Monday, September 18th, 2006

from the truly weird news of the day, i came across this little tidbit: some believe jesus is buried in aomori, japan.

yep, that’s right. contrary to what is written in the bible and the belief of billions, a small city of aomori in tohoku region, the gateway to hokkaidou claims that jesus escaped from jerusalem, went across siberia, and ended up in aomori.

as a rice farmer.

Most visitors peer at the grave curiously and pose in front of the cross for a photograph before heading off for apple ice cream at the nearby cafe.

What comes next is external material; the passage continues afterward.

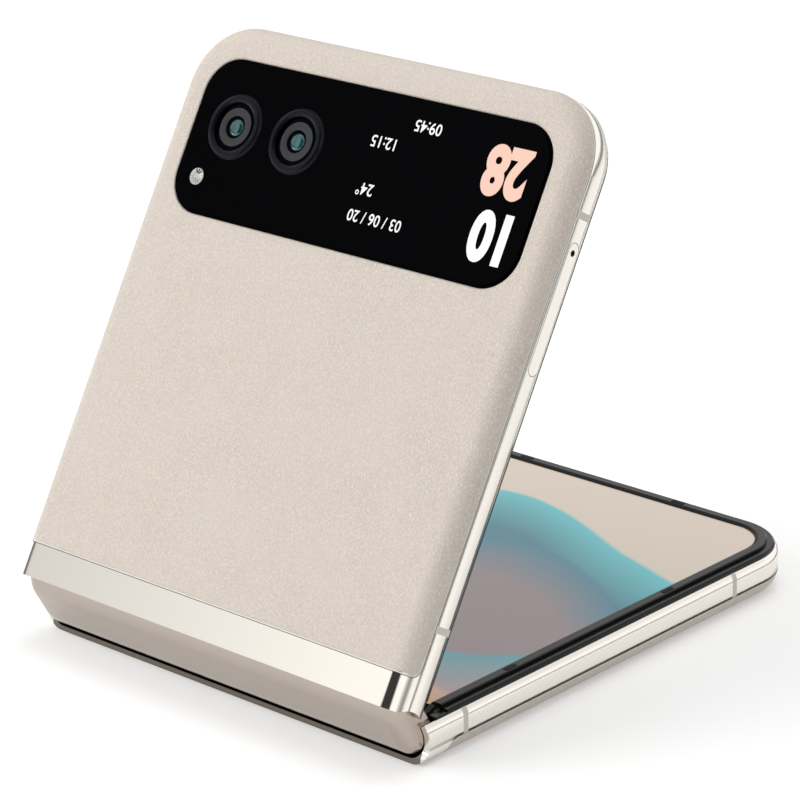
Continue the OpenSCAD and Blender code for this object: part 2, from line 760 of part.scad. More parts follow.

But some pilgrims leave coins in front of the grave in thanks for answered prayers.
The cross is a confusing symbol because according to the local legend, Jesus did not die at Calvary.
His place was taken by one of his brothers, who for some reason is now buried by his side in Japan.
The story goes that after escaping Jerusalem, Jesus made his way across Russia and Siberia to Aomori in the far north of Japan where he became a rice farmer, married, had a family and died peacefully at the age of 114.

A villager hinted that I might be able to meet one of Jesus’ descendents - a Mr Sajiro Sawaguchi, who is now in his 80s.
His family owns the land on which the grave stands and his house is at the foot of the mountain.
I set off to find him but was told he was too ill to speak to me.

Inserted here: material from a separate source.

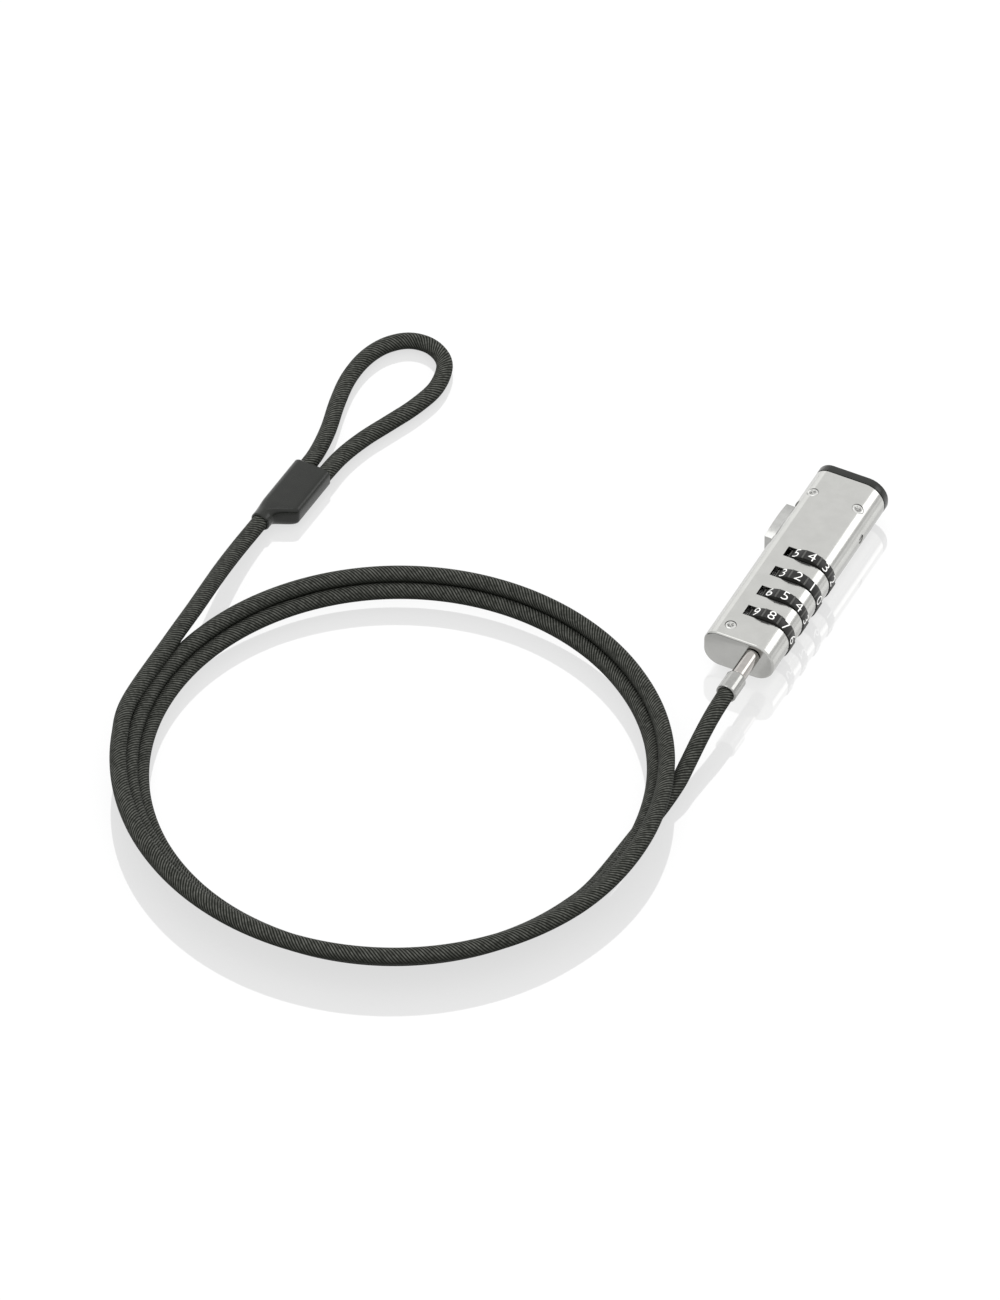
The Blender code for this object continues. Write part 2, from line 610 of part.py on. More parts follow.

However, his grandson Junichiro Sawaguchi did agree to talk. Was I about to meet someone with a true touch of the divine?
The tubby middle-aged gentleman in glasses who spoke to me did not seem particularly Messianic.
Local legend says Mr Sawaguchi is a living descendant of Jesus
“Actually, my family are Buddhists not Christians,” said Mr Sawaguchi.

from bbc news
man, you can’t make this stuff up.

this is probably one of the greatest differences between japanese and koreans. whereas most japanese maybe be spiritual, for them religion is in many ways, a convenience. there’s even a saying that a japanese is born shinto, marries christian, and dies buddhist. certainly, christianity, or at least the flavor of christianity is present at weddings where a fake priest usually presides over the ceremony, and usually, a foreign, white-looking students or english teachers looking to make a few extra bucks on a weekend impersonates a man of the cloth.

in almost any town square, one can find a little shinto shrine, usually with an offering left by those who are in need of extra little fortune. i usually found a bottle of yogurt drink, but sometimes a burger.

Shrin1.jpg

contrast this to korea, where as the only east asian nation to fully embrace christianity, one can find protestant and catholic churches everywhere. and unlike japan, many korean are very active, and one can see protestant proselytizers on the streets and train stations all across the nation.

this is not to say that christianity has no foothold in japan. it’s just that compared to korea, it is very low key and less than 1% of the population claim to be adherents.